È passata quasi una settimana dall’inizio dello sciopero della fame da parte di Dana, storica portavoce del movimento No Tav, che chiede, insieme ad altre detenutǝ che stanno scioperando con lei, di ripristinare le ore di colloquio con i famigliari e degli interventi immediati vista la grave situazione che si sta vivendo a causa del covid-19 all’interno delle carceri.
Ci stringiamo a Dana e le esprimiamo tutta la nostra solidarietà e vicinanza
sperando di poterla riabbracciare presto.
Non possiamo non pensare a tuttǝ lǝ detenutǝ che in questi mesi di pandemia si
sono vistǝ privare ulteriormente dei pochi diritti che ancora sono garantiti.
Nel weekend immediatamente successivo al primo lockdown in molte carceri
italiane sono scoppiate proteste che chiedevano interventi concreti per
garantire la sicurezza sanitaria, già messa a dura prova dalla situazione di
sovraffollamento che vede la presenza di più di sessantamila detenutǝ in tutta
Italia a fronte di meno di cinquantamila posti letto effettivi.

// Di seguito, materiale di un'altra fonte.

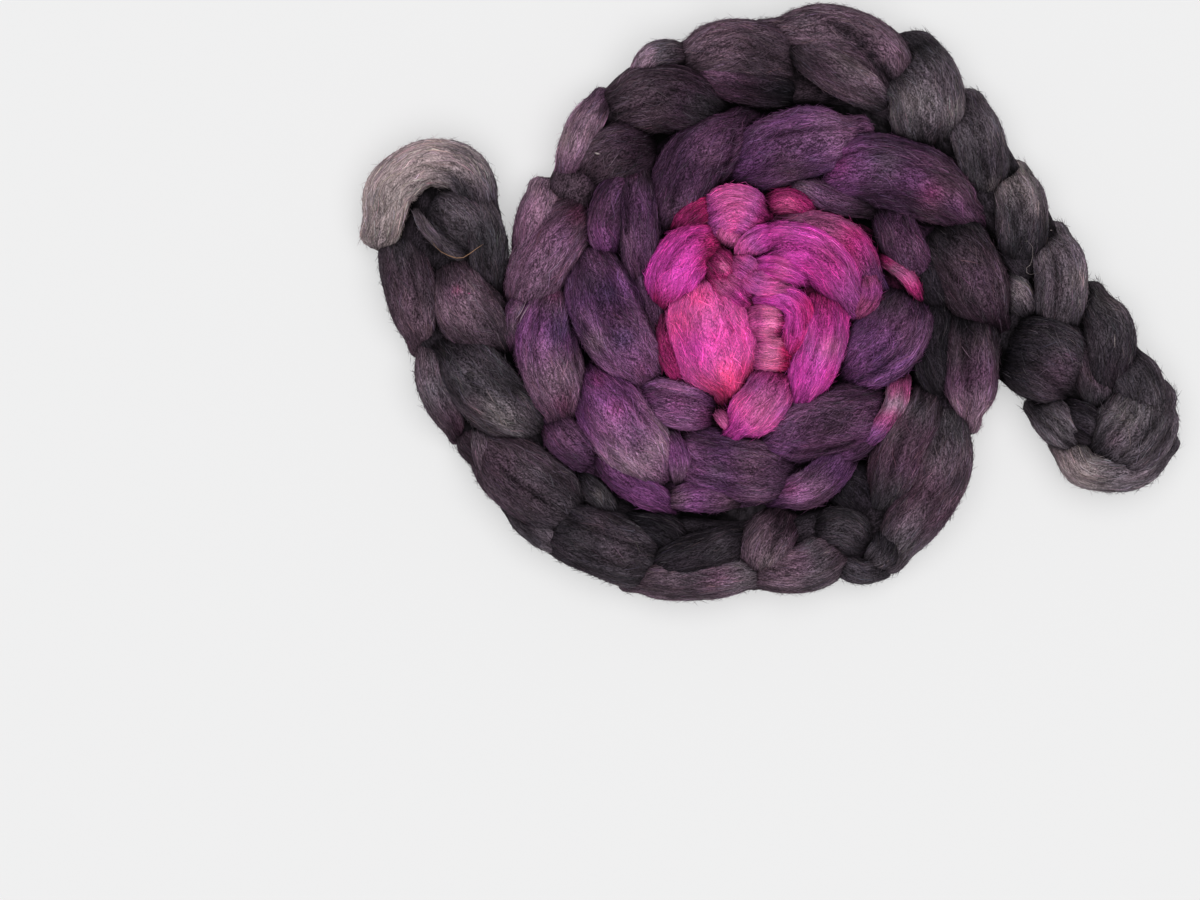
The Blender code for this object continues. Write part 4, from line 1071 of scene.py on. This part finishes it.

Da un giorno all’altro il lockdown ha portato alla sospensione di tutte le
visite, comprese quelle di insegnanti, volontariǝ e responsabili delle attività
lavorative che garantiscono la possibilità ai detenutǝ di poter aspirare a un
reinserimento nella società, quello per cui in teoria le carceri dovrebbero
servire in un paese che sarebbe garantista. Sono morti 13 detenuti solo nei
giorni delle rivolte (ben 9 sono morti nel carcere di Modena!) e in quelli
immediatamente successivi: morti imputate ad overdose e sulle quali non è mai
stata aperta un’inchiesta e si è fatto finta di non vedere le responsabilità
delle forze dell’ordine.
È di poco più di una settimana fa la notizia della condanna, a carico di un
agente della polizia penitenziaria, per il reato di tortura, contestato per la
prima volta ad un membro delle forze dell’ordine. Come è possibile che in
questo panorama non ci siano responsabili per le decine di morti nelle carceri
da inizio pandemia? Fino ad oggi si sono verificati migliaia di contagi e un
numero non precisato di morti a causa del Covid-19, decine di persone sono
morte senza garanzie, diritti e nell'impunità totale dei responsabili.
Dopo quasi un anno di pandemia ancora non ci sono stati interventi, come invece
accaduto altri Paesi: amnistie, indulti e sconti di pena per ridurre
l’affollamento, se non in una misura insignificante.
Ancora non ci si è posti di mettere in atto un piano di vaccinazione per
detenutǝ e reclusǝ per garantire la loro sicurezza, visto che sono sotto la
responsabilità dello stato, come molte associazioni stanno chiedendo nel nostro
paese e non solo.
«Il grado di civiltà di un paese si vede dalle sue carceri» diceva Voltaire; in
quelle italiane in questo momento è come se vigesse la pena di morte senza
processo.
Se nel caso delle carceri almeno c’è stata, grazie alle rivolte dei detenutǝ e
alle iniziative di famigliari e solidali, la possibilità di avere informazioni,
per quanto marginali su quello che sta accadendo, non è così per gli otto Cpr
italiani in cui sono detenute, in situazioni disumane e illegali, centinaia di
persone a cui non sono garantiti i più elementari diritti.
Per questo facciamo appello a tutta la cittadinanza per costruire, sabato 30 gennaio
2021, dei presidi fuori dalle carceri per far sentire la nostra solidarietà a
chi è recluso e per chiedere:
- indulto subito per tuttǝ
- istituzione del garante dei diritti dellǝ detenutǝ in tutte le città
- misure preventive non carcerarie per i reati minori
- priorità all’accesso ai vaccini a tutta la popolazione carceraria.